Using the principal component analysis inflow model#

The principal component analysis inflow model is the temporary default inflow model and the second option, carrying the properties that it:

Presents an expectation right inflow model
Can produce negative inflow samples

In the API, the principal component analysis inflow model is chosen by setting the attribute inflow_model to “principal”. When running Prodrisk from the command line, the control parameter LOGNORMAL_INFLOW is set to 0, and RESSTOY is undefined or set to 0 in prodrisk.CPAR. The number of principal componets used and the number of discrete values per principal component are set in tilsigsddp.CPAR.

Residual model#

An alternative way to obtain the noise \(\varepsilon\) is to sample directly from the residuals using simple random sampling. With a high enough number of noise samples, this method would represent the whole distribution of the residuals from the inflow series. However, with a small number of noise samples, the simple random sampling will not produce expectation right inflow. On the other hand, the inflow generated with the residual model can be tested for negativity, and these generated inflow samples can be corrected.

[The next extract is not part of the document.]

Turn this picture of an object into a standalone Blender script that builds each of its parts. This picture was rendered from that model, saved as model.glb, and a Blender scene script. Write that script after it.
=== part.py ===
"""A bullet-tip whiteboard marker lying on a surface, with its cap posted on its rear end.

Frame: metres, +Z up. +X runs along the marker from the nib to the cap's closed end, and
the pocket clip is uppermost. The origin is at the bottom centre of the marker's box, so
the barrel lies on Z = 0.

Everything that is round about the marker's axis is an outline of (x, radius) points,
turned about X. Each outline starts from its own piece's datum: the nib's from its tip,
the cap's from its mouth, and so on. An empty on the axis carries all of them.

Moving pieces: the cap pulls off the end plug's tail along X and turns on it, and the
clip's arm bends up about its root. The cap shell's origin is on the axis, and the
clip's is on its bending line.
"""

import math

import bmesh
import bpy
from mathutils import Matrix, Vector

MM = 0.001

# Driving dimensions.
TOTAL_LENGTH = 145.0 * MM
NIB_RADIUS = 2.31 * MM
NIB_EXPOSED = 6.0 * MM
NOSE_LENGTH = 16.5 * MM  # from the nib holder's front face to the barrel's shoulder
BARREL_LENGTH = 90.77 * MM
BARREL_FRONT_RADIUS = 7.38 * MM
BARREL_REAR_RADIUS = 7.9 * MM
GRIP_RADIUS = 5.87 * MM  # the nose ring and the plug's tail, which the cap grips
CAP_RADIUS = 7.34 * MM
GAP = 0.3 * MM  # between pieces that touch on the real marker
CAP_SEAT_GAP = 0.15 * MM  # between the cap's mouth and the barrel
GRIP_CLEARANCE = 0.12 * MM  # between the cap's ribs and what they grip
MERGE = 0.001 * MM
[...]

Using the residual inflow model#

The residual inflow model is the third available option:

Does not produce expectation right inflow
Can be corrected for negative inflow

In the API, the residual inflow model is chosen by setting the attribute inflow_model to “residual”. When running Prodrisk from the command line, the control parameter LOGNORMAL_INFLOW is set to 0, and RESSTOY is set to 1 in prodrisk.CPAR. The number of noise alternatives is set in tilsigsddp.CPAR.

Inflow model flow chart#

The default inflow model is the lognormal inflow model, which requires a licence.